What is asked
Reproduce precisely the lines of the listing below, starting with the line that contains "const boards = [baseBoard(), mirroredBaseBoard()];" and stopping after the line that contains "if empty is"; include nothing else.

Scripts that build objects
§ §
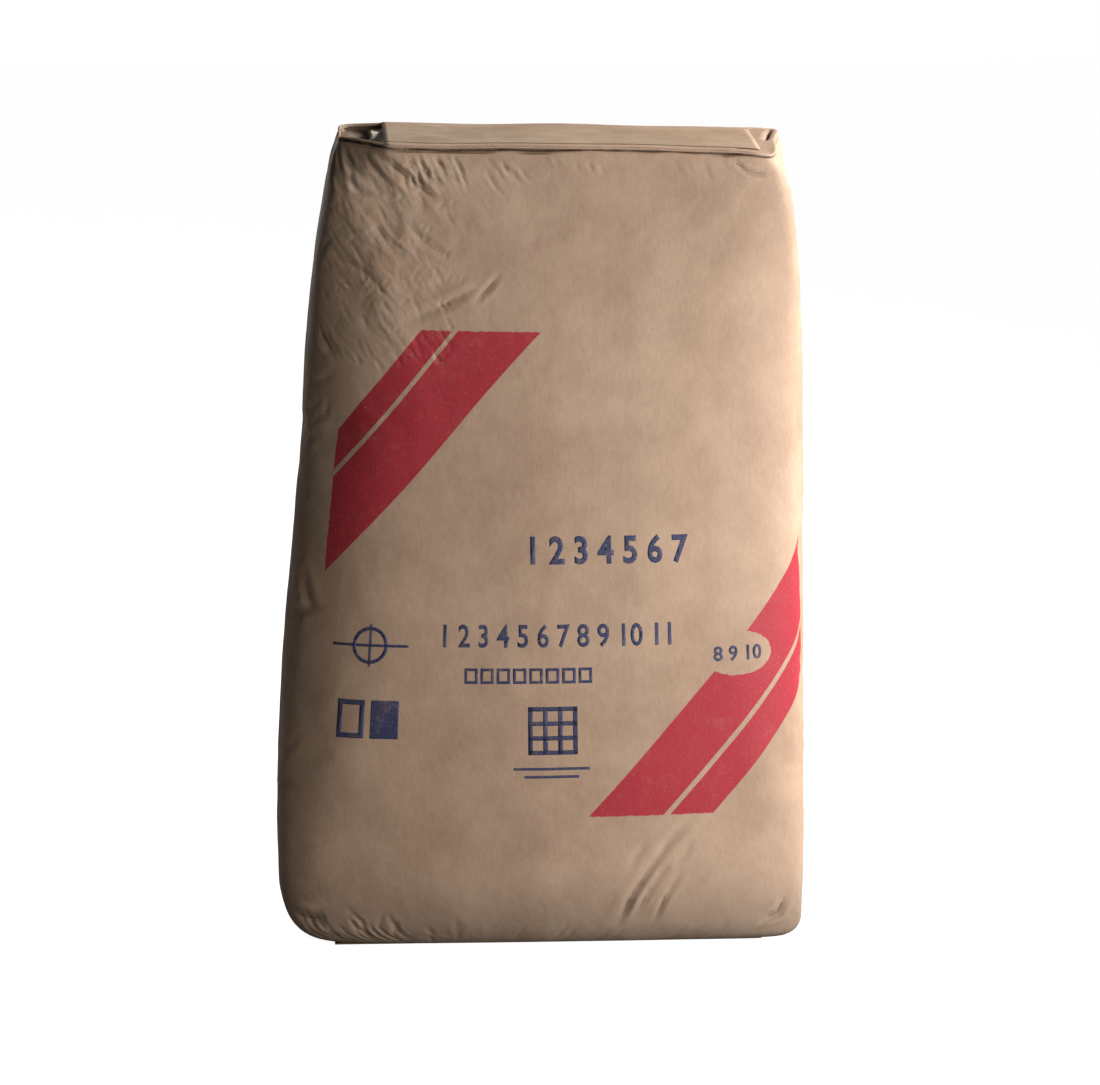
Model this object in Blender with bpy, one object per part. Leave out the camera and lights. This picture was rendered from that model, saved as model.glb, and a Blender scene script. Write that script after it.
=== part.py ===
"""A full 50 kg cement bag: a pasted valve sack of brown kraft paper standing on its block bottom.

Metres, +Z up, the printed front faces -Y, and the origin is at the middle of the base on the floor.
The pieces are the paper tube with its folded ends, a cover strip pasted over each end, the valve
sleeve in the top left corner, and the cement that fills the tube.
"""

import math

import bmesh
import bpy
from mathutils import Matrix, Vector

# Paper, in metres
PLY = 0.00012                    # one ply of 80 g sack kraft
TUBE_WALL = 3 * PLY              # three plies, pasted together at the ends
STRIP_THICKNESS = 4 * PLY        # a cover strip, the fold under it and the paste
GLUE_GAP = 0.0003                # what touching pieces keep between them

# The filled tube
HEIGHT = 0.640                   # floor to the top end face, at the middle
BASE_CLEARANCE = STRIP_THICKNESS + GLUE_GAP
END_SLOPE = 0.020                # how far the top end face drops for each metre to the right
SLOPE_STARTS = 0.25 * HEIGHT     # below this height the tube stands straight
RING_POINTS = 64                 # points round one section of the tube
FOOT_RINGS = 8
WALL_RINGS = 16
FILL_COARSER = 2                 # the cement has this many times fewer points and rings
CORNER_SHARE = 0.05              # metres of flat paper that count as much as one radian of bend

# Where the tube is at some heights: height, left edge, right edge, half its depth, squareness.
# A squareness of 2 is an ellipse, and a large one a rectangle.
WALL_STATIONS = (
    (0.000, -0.2087, 0.2087, 0.0610, 7.0),
    (0.070, -0.2087, 0.2087, 0.0730, 4.2),
    (0.150, -0.2055, 0.2072, 0.0800, 3.4),
    (0.270, -0.1965, 0.2055, 0.0825, 3.1),
    (0.410, -0.1840, 0.2030, 0.0820, 3.1),
    (0.520, -0.1770, 0.2010, 0.0795, 3.4),
    (0.580, -0.1700, 0.1980, 0.0755, 4.2),
    (0.625, -0.1610, 0.1895, 0.0700, 7.0),
    (0.640, -0.1580, 0.1870, 0.0680, 10.0),
)

# The bottom corners are pushed round: how far in and how far up each rounding reaches
LEFT_FOOT = (0.034, 0.050)
RIGHT_FOOT = (0.014, 0.022)
FRONT_FOOT = (0.013, 0.020)

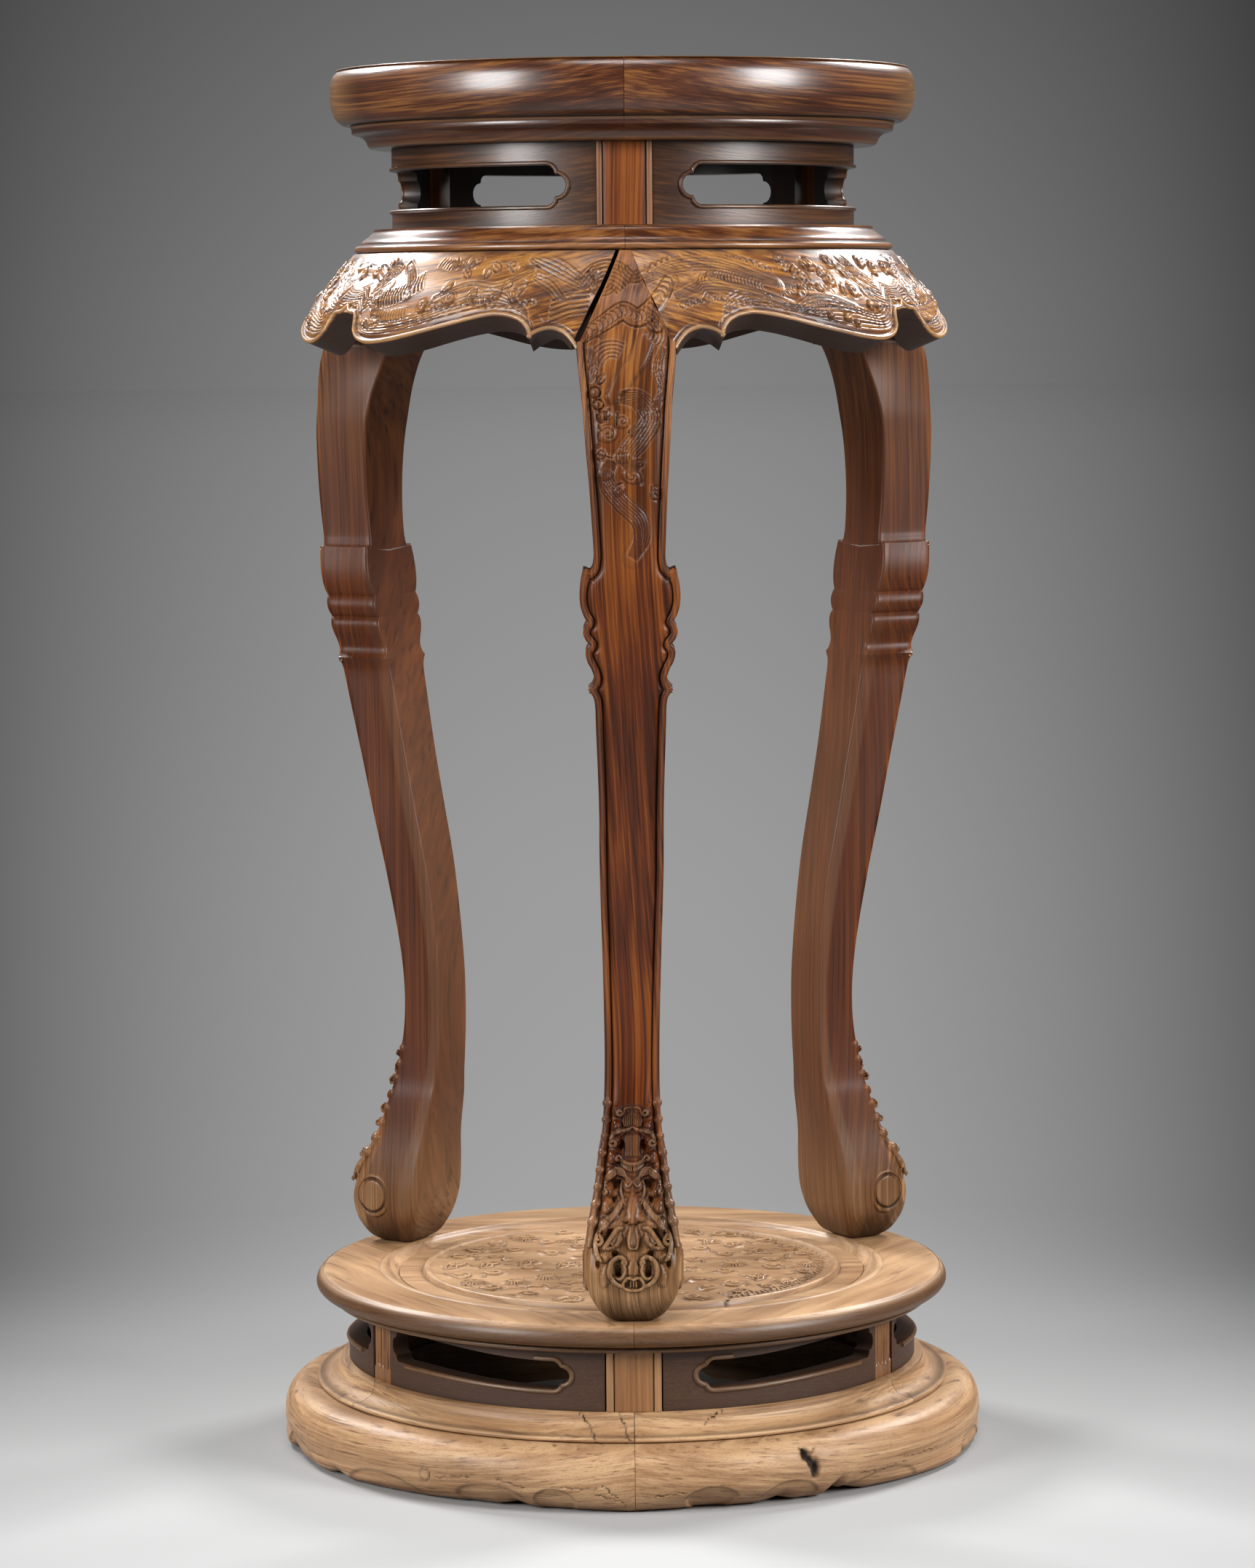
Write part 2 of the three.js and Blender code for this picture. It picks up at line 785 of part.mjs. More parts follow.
// Plinth: a heavy rounded block whose lower edge is notched between its feet
function plinthPiece() {
  const notches = [24, 44, 99];
  const profile = [
    [168, 0],
    [218, 0],
    ...ellipseArc(217, 20, plinthRadius - 217, 20, -65, 0, 3),
    [233.6, 32.6],
    [228.4, 38.6],
    [220, plinthTop],
    [168, plinthTop],
  ];
  const end = arcAngle(gap / 2, profile[0][0]);
  const angles = arcAngles(end, third - end).filter((angle) => notches.every((at) => Math.abs(angle - at) > 2.6));
  for (const at of notches) {
    angles.push(at - 2.5, at, at + 2.5);
  }
  angles.sort((a, b) => a - b);
  const rise = (angle) => {
    const distance = Math.min(...notches.map((at) => Math.abs(angle - at)));
    return notchRise * Math.max(0, 1 - distance / 5) ** 1.5;
  };
  return loft(
    angles.map(() => profile),
    (point, k) => polar(point.x, angles[k], point.y + rise(angles[k]) * Math.max(0, 1 - point.y / 20)),
  );
}

const finish = {
  top: { color: "#5a2c16", roughness: 0.32 },
  waist: { color: "#5b3018", roughness: 0.38 },
  apron: { color: "#7a4420", roughness: 0.36 },
  leg: { color: "#6b3b22", roughness: 0.38 },
  base: { color: "#9a7048", roughness: 0.45 },
  plinth: { color: "#b38f68", roughness: 0.6 },
  hidden: { color: "#5d4632", roughness: 0.75 },
};

const stand = new THREE.Group();

function addPiece(name, geometry, look, azimuth = 0) {
  const material = new THREE.MeshStandardMaterial({ ...finish[look], metalness: 0, flatShading: true });
  const mesh = new THREE.Mesh(geometry, material);
  mesh.name = name;
  mesh.rotation.z = radians(azimuth);
  stand.add(mesh);
}

const topRim = ringShare(topRimProfile, third);
const collar = collarPiece();
const waist = waistBoard();
const apron = apronPiece();
const baseRim = ringShare(baseRimProfile, third);
const plinth = plinthPiece();
for (const [side, azimuth] of Object.entries(thirdStart)) {
  addPiece("top_rim_" + side, topRim, "top", azimuth);
  addPiece("waist_board_" + side, waist, "waist", azimuth);
  addPiece("collar_" + side, collar, "waist", azimuth);
  addPiece("apron_" + side, apron, "apron", azimuth);
  addPiece("base_rim_" + side, baseRim, "base", azimuth);
  addPiece("base_strut_" + side, baseStrut(), "plinth", azimuth + third / 2);
  addPiece("plinth_" + side, plinth, "plinth", azimuth);
}

const leg = legPiece();
for (const [side, azimuth] of Object.entries(legAzimuth)) {
  addPiece("leg_" + side, leg, "leg", azimuth);
  addPiece("base_post_" + side, basePost(), "base", azimuth);
}

const boards = [baseBoard(), mirroredBaseBoard()];
const moulding = ringShare(baseMouldingProfile, third / 2);
Object.entries(sixthStart).forEach(([side, azimuth], i) => {
  addPiece("base_board_" + side, boards[i % 2], "base", azimuth);
  addPiece("base_moulding_" + side, moulding, "plinth", azimuth);
});

addPiece("top_panel", topPanel(), "top");
addPiece("top_batten", batten(272, topPanelLow - gap), "hidden");
addPiece("base_panel", basePanel(), "base");
addPiece("base_batten", batten(300, basePanelLow - gap), "hidden");

export default stand;
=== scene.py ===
# Round incense stand of carved hardwood: a moulded top over a slotted waist, carved aprons, three S-shaped
# legs on ball feet and a round slotted base. Sizes are in millimetres until a mesh is made.
import math
import bmesh
import bpy
import numpy as np
from mathutils import Matrix, Vector, kdtree


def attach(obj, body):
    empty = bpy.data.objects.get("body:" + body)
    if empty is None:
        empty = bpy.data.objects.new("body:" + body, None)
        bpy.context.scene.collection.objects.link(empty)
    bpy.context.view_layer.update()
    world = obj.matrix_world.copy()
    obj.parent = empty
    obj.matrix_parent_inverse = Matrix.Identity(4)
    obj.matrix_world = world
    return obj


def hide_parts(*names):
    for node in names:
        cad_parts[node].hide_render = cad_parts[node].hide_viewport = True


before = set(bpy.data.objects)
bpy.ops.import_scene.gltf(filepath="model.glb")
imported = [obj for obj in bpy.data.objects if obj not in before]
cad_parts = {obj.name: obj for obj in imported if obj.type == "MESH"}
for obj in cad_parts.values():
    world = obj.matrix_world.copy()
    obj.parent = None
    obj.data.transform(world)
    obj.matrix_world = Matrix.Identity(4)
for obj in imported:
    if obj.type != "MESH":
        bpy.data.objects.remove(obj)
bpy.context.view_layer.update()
mm = 0.001
legTurns = {"front": -90, "right": 30, "left": 150}
thirdTurns = {"right": -90, "back": 30, "left": 150}
sixthTurns = {"front_right": -90, "right": -30, "back_right": 30, "back_left": 90, "left": 150,
              "front_left": 210}


# Small tools

def linear(code):
    channels = [int(code[i:i + 2], 16) / 255 for i in (1, 3, 5)]
    return [c / 12.92 if c <= 0.04045 else ((c + 0.055) / 1.055) ** 2.4 for c in channels] + [1.0]


def addNode(tree, kind, inputs=None, **settings):
    node = tree.nodes.new(kind)
    for key, value in settings.items():
        setattr(node, key, value)
    for key, value in (inputs or {}).items():
        if isinstance(value, bpy.types.NodeSocket):
            tree.links.new(value, node.inputs[key])
        else:
            node.inputs[key].default_value = value
    return node


def calc(tree, operation, *values, clamp=False):
    # one sum on numbers or sockets
    return addNode(tree, "ShaderNodeMath", dict(enumerate(values)), operation=operation,
                   use_clamp=clamp).outputs[0]


def calcVector(tree, operation, *values):
    return addNode(tree, "ShaderNodeVectorMath", dict(enumerate(values)), operation=operation).outputs[0]


def scaled(tree, vector, factor):
    return addNode(tree, "ShaderNodeVectorMath", {0: vector, "Scale": factor}, operation="SCALE").outputs[0]


def axisOf(tree, vector, axis):
    return addNode(tree, "ShaderNodeSeparateXYZ", {0: vector}).outputs[axis]


def rescaled(tree, value, low, high, bottom=0.0, top=1.0, curve="LINEAR"):
    ends = {"Value": value, "From Min": low, "From Max": high, "To Min": bottom, "To Max": top}
    return addNode(tree, "ShaderNodeMapRange", ends, interpolation_type=curve).outputs[0]


def blended(tree, share, first, second, blend="MIX"):
    colours = {0: share, 6: first, 7: second}
    return addNode(tree, "ShaderNodeMix", colours, data_type="RGBA", blend_type=blend).outputs[2]


def polar(radius, angle, z):
    turn = np.radians(angle)
    return np.stack(np.broadcast_arrays(radius * np.cos(turn), radius * np.sin(turn), z), -1)


def curveAt(table, place, column=1):
    # a smooth cubic through the rows of a table
    rows = np.array(sorted(table))
    x, y = rows[:, 0], rows[:, column]
    slope = np.empty(len(x))
    slope[1:-1] = (y[2:] - y[:-2]) / (x[2:] - x[:-2])
    slope[0] = (y[1] - y[0]) / (x[1] - x[0])
    slope[-1] = (y[-1] - y[-2]) / (x[-1] - x[-2])
    place = np.clip(place, x[0], x[-1])
    k = np.clip(np.searchsorted(x, place) - 1, 0, len(x) - 2)
    length = x[k + 1] - x[k]
    t = (place - x[k]) / length
    start = (1 + 2 * t) * (1 - t) ** 2 * y[k] + t * (1 - t) ** 2 * length * slope[k]
    return start + t * t * (3 - 2 * t) * y[k + 1] + t * t * (t - 1) * length * slope[k + 1]


def linesAt(table, place, column=1):
    rows = np.array(sorted(table))
    return np.interp(place, rows[:, 0], rows[:, column])


def smoothStep(low, high, value):
    t = np.clip((value - low) / (high - low), 0, 1)
    return t * t * (3 - 2 * t)


def bell(value, centre, width):
    # 1 at the centre, falling away on both sides
    return np.exp(-((value - centre) / width) ** 2)


def cylindrical(points):
    # radius, azimuth in degrees and height of each point
    x, y, z = points.T
    return np.hypot(x, y), np.degrees(np.arctan2(y, x)), z


def sideways(line):
    # unit vectors to the left of a flat line's course
    along = np.gradient(line, axis=0)
    along /= np.linalg.norm(along, axis=1)[:, None]
    return np.stack([-along[:, 1], along[:, 0]], -1)


def ripple(x, y, seed, octaves=3):
    # gentle unevenness between about -1 and 1, the same on every run
    chance = np.random.default_rng(seed)
    total = 0 * x
    for octave in range(octaves):
        for _ in range(3):
            turn, phase = chance.uniform(0, math.tau, 2)
            course = x * math.cos(turn) + y * math.sin(turn)
            total = total + np.sin(course * 2 ** octave + phase) / 2 ** octave
    return total / 3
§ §
The completed task
const boards = [baseBoard(), mirroredBaseBoard()];
const moulding = ringShare(baseMouldingProfile, third / 2);
Object.entries(sixthStart).forEach(([side, azimuth], i) => {
  addPiece("base_board_" + side, boards[i % 2], "base", azimuth);
  addPiece("base_moulding_" + side, moulding, "plinth", azimuth);
});

addPiece("top_panel", topPanel(), "top");
addPiece("top_batten", batten(272, topPanelLow - gap), "hidden");
addPiece("base_panel", basePanel(), "base");
addPiece("base_batten", batten(300, basePanelLow - gap), "hidden");

export default stand;
=== scene.py ===
# Round incense stand of carved hardwood: a moulded top over a slotted waist, carved aprons, three S-shaped
# legs on ball feet and a round slotted base. Sizes are in millimetres until a mesh is made.
import math
import bmesh
import bpy
import numpy as np
from mathutils import Matrix, Vector, kdtree


def attach(obj, body):
    empty = bpy.data.objects.get("body:" + body)
    if empty is None:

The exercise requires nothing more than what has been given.